**DATA EXCERPT:**
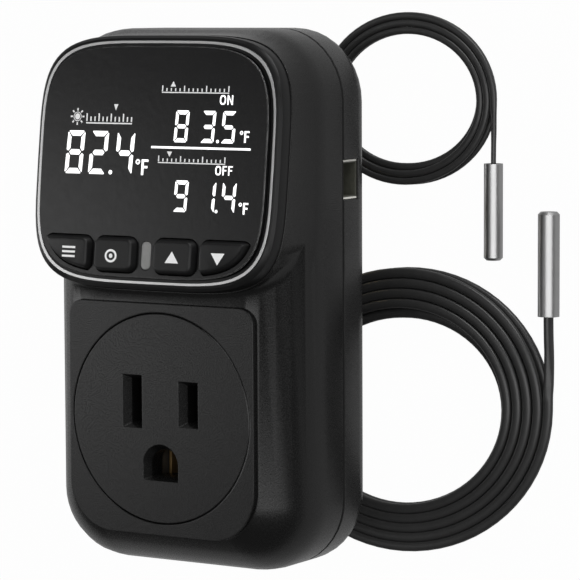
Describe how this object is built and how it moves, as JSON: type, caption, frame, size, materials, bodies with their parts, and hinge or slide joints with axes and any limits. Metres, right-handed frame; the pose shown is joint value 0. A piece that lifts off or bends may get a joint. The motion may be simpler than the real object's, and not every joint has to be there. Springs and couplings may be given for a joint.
{
  "type": "plug in temperature controller",
  "caption": "Wall plug temperature controller with tilted display, four keys, grounded outlet, sensor port and two coiled probe leads.",
  "frame": {"origin": "middle of the controller's outline, on the surface that the ground pin's tip touches while it lies on its back", "axes": "+X to the right seen from the front, +Y to the top of the front, +Z out of the front"},
  "size_m": [0.088, 0.1059, 0.0566],
  "materials": {
    "case_plastic": "fine spark-eroded texture",
    "bezel_plastic": "semi-gloss",
    "trim_metal": "polished",
    "lens": "glossy",
    "key_rubber": "satin",
    "clear_pipe": "frosted",
    "insert_plastic": "fine texture",
    "steel": "zinc plated",
    "probe_steel": "polished",
    "brass": "plain",
    "blade_metal": "plain",
    "board": "solder mask",
    "black_part": "moulded",
    "blue_part": "moulded",
    "yellow_part": "taped",
    "white_plastic": "moulded",
    "glass_panel": "glass and foil",
    "sheet": "fibre sheet",
    "cable": "smooth",
    "seal": "potting"
  },
  "bodies": {
    "root": {"front_shell": "case_plastic", "rear_cover": "case_plastic", "case_screws": "steel", "display_bezel": "bezel_plastic", "trim_ring": "trim_metal", "display_lens": "lens", "light_pipe": "clear_pipe", "outlet_insert": "insert_plastic", "switch_bases": "black_part", "display_panel": "glass_panel", "display_frame": "white_plastic", "display_board": "board", "status_led": "white_plastic", "controller_chip": "black_part", "display_screws": "steel", "display_cable": "white_plastic", "main_board": "board", "board_screws": "steel", "relay": "blue_part", "transformer": "yellow_part", "supply_capacitor": "black_part", "filter_capacitor": "yellow_part", "fuse": "black_part", "varistor": "blue_part", "contact_carrier": "white_plastic", "carrier_screws": "steel", "neutral_contact": "brass", "line_contact": "brass", "ground_contact": "brass", "ground_strap": "brass", "neutral_blade": "blade_metal", "line_blade": "blade_metal", "ground_pin": "blade_metal", "insulator_sheet": "sheet", "sensor_header": "white_plastic", "sensor_pins": "steel", "short_probe": "probe_steel", "short_seal": "seal", "short_tail": "cable", "short_coil": "cable", "short_lead": "cable", "short_connector": "white_plastic", "short_terminals": "steel", "long_probe": "probe_steel", "long_seal": "seal", "long_tail": "cable", "long_coil": "cable", "long_lead": "cable", "long_connector": "white_plastic", "long_terminals": "steel"},
    "set_button": {"set_key": "key_rubber", "set_plunger": "steel"},
    "function_button": {"function_key": "key_rubber", "function_plunger": "steel"},
    "up_button": {"up_key": "key_rubber", "up_plunger": "steel"},
    "down_button": {"down_key": "key_rubber", "down_plunger": "steel"}
  },
  "joints": [
    {"name": "set_press", "type": "slide", "parent": "root", "child": "set_button", "axis": [0, -0.1167, -0.9932], "range_m": [0, 0.0005], "stiffness_N_per_m": 3000, "springref_m": -0.0001},
    {"name": "function_press", "type": "slide", "parent": "root", "child": "function_button", "axis": [0, -0.1167, -0.9932], "range_m": [0, 0.0005], "stiffness_N_per_m": 3000, "springref_m": -0.0001},
    {"name": "up_press", "type": "slide", "parent": "root", "child": "up_button", "axis": [0, -0.1167, -0.9932], "range_m": [0, 0.0005], "stiffness_N_per_m": 3000, "springref_m": -0.0001},
    {"name": "down_press", "type": "slide", "parent": "root", "child": "down_button", "axis": [0, -0.1167, -0.9932], "range_m": [0, 0.0005], "stiffness_N_per_m": 3000, "springref_m": -0.0001}
  ]
}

**REQUIRED TASK:**
Repeat the material word for word, in full.

**RIGHT ANSWER:**
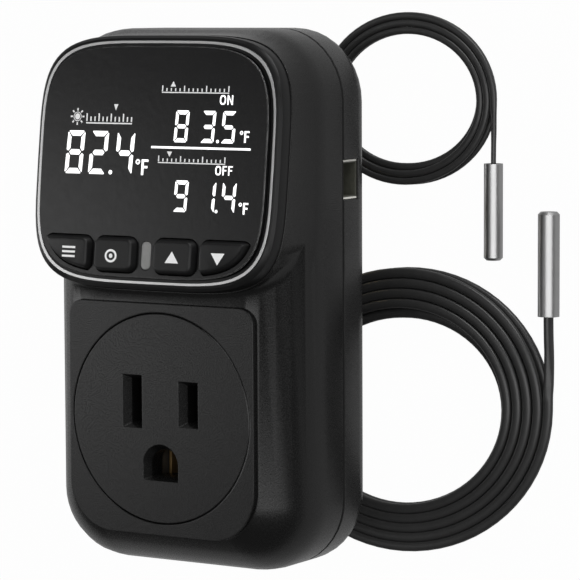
Describe how this object is built and how it moves, as JSON: type, caption, frame, size, materials, bodies with their parts, and hinge or slide joints with axes and any limits. Metres, right-handed frame; the pose shown is joint value 0. A piece that lifts off or bends may get a joint. The motion may be simpler than the real object's, and not every joint has to be there. Springs and couplings may be given for a joint.
{
  "type": "plug in temperature controller",
  "caption": "Wall plug temperature controller with tilted display, four keys, grounded outlet, sensor port and two coiled probe leads.",
  "frame": {"origin": "middle of the controller's outline, on the surface that the ground pin's tip touches while it lies on its back", "axes": "+X to the right seen from the front, +Y to the top of the front, +Z out of the front"},
  "size_m": [0.088, 0.1059, 0.0566],
  "materials": {
    "case_plastic": "fine spark-eroded texture",
    "bezel_plastic": "semi-gloss",
    "trim_metal": "polished",
    "lens": "glossy",
    "key_rubber": "satin",
    "clear_pipe": "frosted",
    "insert_plastic": "fine texture",
    "steel": "zinc plated",
    "probe_steel": "polished",
    "brass": "plain",
    "blade_metal": "plain",
    "board": "solder mask",
    "black_part": "moulded",
    "blue_part": "moulded",
    "yellow_part": "taped",
    "white_plastic": "moulded",
    "glass_panel": "glass and foil",
    "sheet": "fibre sheet",
    "cable": "smooth",
    "seal": "potting"
  },
  "bodies": {
    "root": {"front_shell": "case_plastic", "rear_cover": "case_plastic", "case_screws": "steel", "display_bezel": "bezel_plastic", "trim_ring": "trim_metal", "display_lens": "lens", "light_pipe": "clear_pipe", "outlet_insert": "insert_plastic", "switch_bases": "black_part", "display_panel": "glass_panel", "display_frame": "white_plastic", "display_board": "board", "status_led": "white_plastic", "controller_chip": "black_part", "display_screws": "steel", "display_cable": "white_plastic", "main_board": "board", "board_screws": "steel", "relay": "blue_part", "transformer": "yellow_part", "supply_capacitor": "black_part", "filter_capacitor": "yellow_part", "fuse": "black_part", "varistor": "blue_part", "contact_carrier": "white_plastic", "carrier_screws": "steel", "neutral_contact": "brass", "line_contact": "brass", "ground_contact": "brass", "ground_strap": "brass", "neutral_blade": "blade_metal", "line_blade": "blade_metal", "ground_pin": "blade_metal", "insulator_sheet": "sheet", "sensor_header": "white_plastic", "sensor_pins": "steel", "short_probe": "probe_steel", "short_seal": "seal", "short_tail": "cable", "short_coil": "cable", "short_lead": "cable", "short_connector": "white_plastic", "short_terminals": "steel", "long_probe": "probe_steel", "long_seal": "seal", "long_tail": "cable", "long_coil": "cable", "long_lead": "cable", "long_connector": "white_plastic", "long_terminals": "steel"},
    "set_button": {"set_key": "key_rubber", "set_plunger": "steel"},
    "function_button": {"function_key": "key_rubber", "function_plunger": "steel"},
    "up_button": {"up_key": "key_rubber", "up_plunger": "steel"},
    "down_button": {"down_key": "key_rubber", "down_plunger": "steel"}
  },
  "joints": [
    {"name": "set_press", "type": "slide", "parent": "root", "child": "set_button", "axis": [0, -0.1167, -0.9932], "range_m": [0, 0.0005], "stiffness_N_per_m": 3000, "springref_m": -0.0001},
    {"name": "function_press", "type": "slide", "parent": "root", "child": "function_button", "axis": [0, -0.1167, -0.9932], "range_m": [0, 0.0005], "stiffness_N_per_m": 3000, "springref_m": -0.0001},
    {"name": "up_press", "type": "slide", "parent": "root", "child": "up_button", "axis": [0, -0.1167, -0.9932], "range_m": [0, 0.0005], "stiffness_N_per_m": 3000, "springref_m": -0.0001},
    {"name": "down_press", "type": "slide", "parent": "root", "child": "down_button", "axis": [0, -0.1167, -0.9932], "range_m": [0, 0.0005], "stiffness_N_per_m": 3000, "springref_m": -0.0001}
  ]
}